By showcasing the story of innovative technological achievements in the 19th and early 20th century, the Trent-Severn illustrates how Canadians have been at the forefront of engineering developments in hydrology and civil engineering.

During the 2021 season, 118,772 vessels passed through the waterway’s locks. An estimated 1.3 million land-based visitors enjoyed its trails, parks, green spaces, scenic viewpoints and campsites in 2019, although accurately counting non-boating traffic remains challenging. The Peterborough Lift Lock Visitor Centre welcomed nearly 25,000 visitors in 2019.

Parks Canada hopes to draw more people without motorized boats to the Trent-Severn Waterway.

Parks Canada hopes to draw more people without motorized boats to the Trent-Severn Waterway/Parks Canada

The Trent-Severn meanders nearly 400 kilometres (240 miles) across Ontario to create a corridor of interconnected lakes and rivers crossing through many communities in a multi-jurisdictional environment.

Parks Canada administers the Trent-Severn, comprising the bed of the waterway up to the upper controlled water elevation limit across much of the system, as well as the land associated with its lockstations and dams, including those in the reservoir lakes. This responsibility includes protecting the commemorative integrity of the site, safe navigation of the waterway, integrated water management, and some aspects of environmental stewardship.

Other municipal, provincial and federal government departments and agencies share responsibilities affecting both lands and waters of the waterway, including land use planning and development, conservation and protection, water quality, transportation, agriculture, resource extraction and tourism activities.

Parks Canada has varying relationships with each of these authorities.

The iconic Peterborough Lift Lock National Historic Site, designated in 1979 for its national architectural significance as the highest hydraulic lift lock in the world. When completed in 1904, it was the highest hydraulic lift lock ever built, with a vertical lift of nearly 20 metres (65 feet) and was reputed to be the largest unreinforced concrete structure in the world.
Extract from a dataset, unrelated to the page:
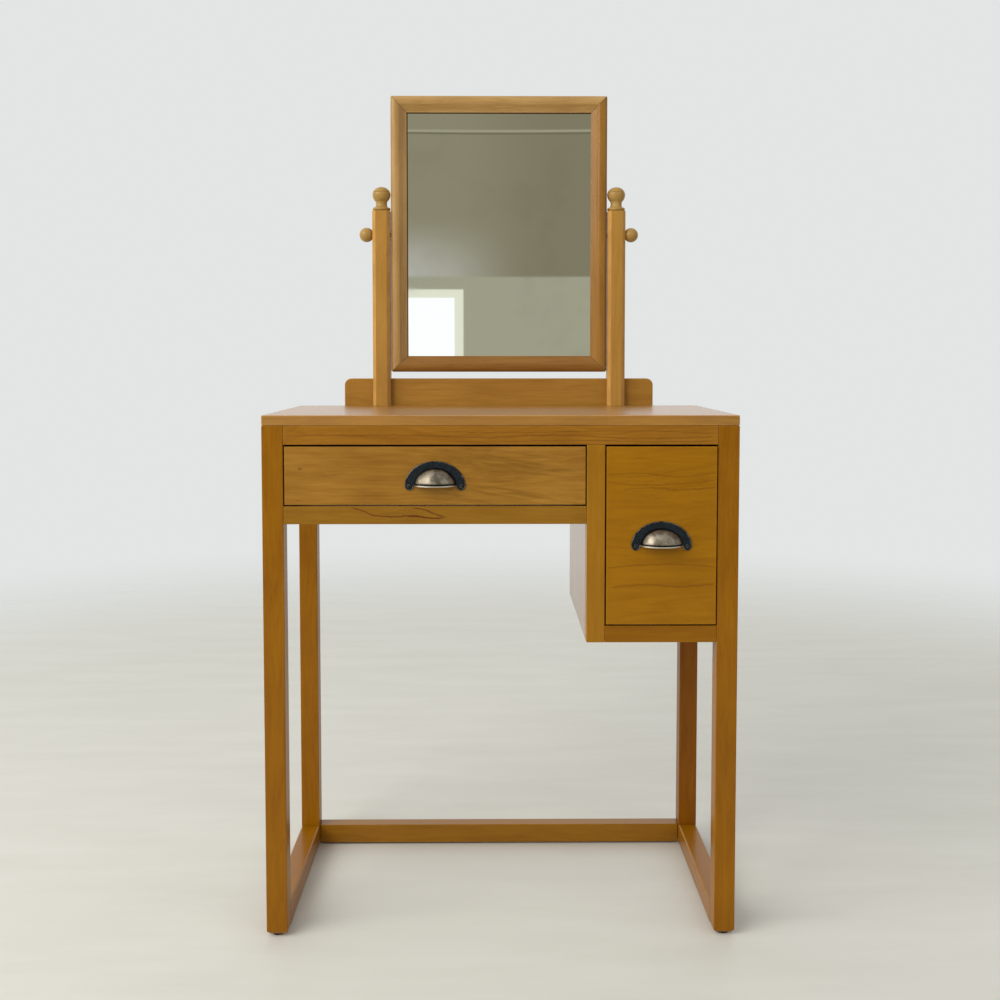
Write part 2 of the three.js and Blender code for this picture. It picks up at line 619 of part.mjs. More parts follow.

With 230 wetlands and more than 60 federally listed species at risk, the waterway serves as a regional “ribbon of life” connecting aquatic and terrestrial ecosystems across central Ontario.

“The most fundamental part of the story, however, is not the waterway, but water itself,” says Parks Canada. “Throughout the watersheds that support the waterway, water has influenced communities for millennia. Since time immemorial, Indigenous peoples have held a special relationship with the lands and waters.”

Lock 43 on the Trent-Severn Waterway.

Lock 43 on the Trent-Severn Waterway/Parks Canada

The Mnjikaning Fish Weirs National Historic Site in Orillia reflects the 5,000-year-old history of Indigenous use of these waters for fishing. The weirs have a separate management statement.

The Trent-Severn and its watershed area are located within the traditional territories of the Williams Treaties First Nations. A much smaller area to the extreme south of the waterway falls within the traditional territory of the Mohawks of the Bay of Quinte. There are many species of cultural importance to Indigenous peoples and their traditional rights and harvesting practices. These include the American eel, lake sturgeon, walleye, wild rice (manoomin) and furbearers like muskrats and beavers.

Efforts have been made to expand and promote the Trent-Severn as a destination for a variety of users both with and without boats, and on the water and land. The Canadian Canoe Museum is poised to relocate to an area near the Peterborough Lift Lock.

The last management plan for the Trent-Severn Waterway was released in 2000.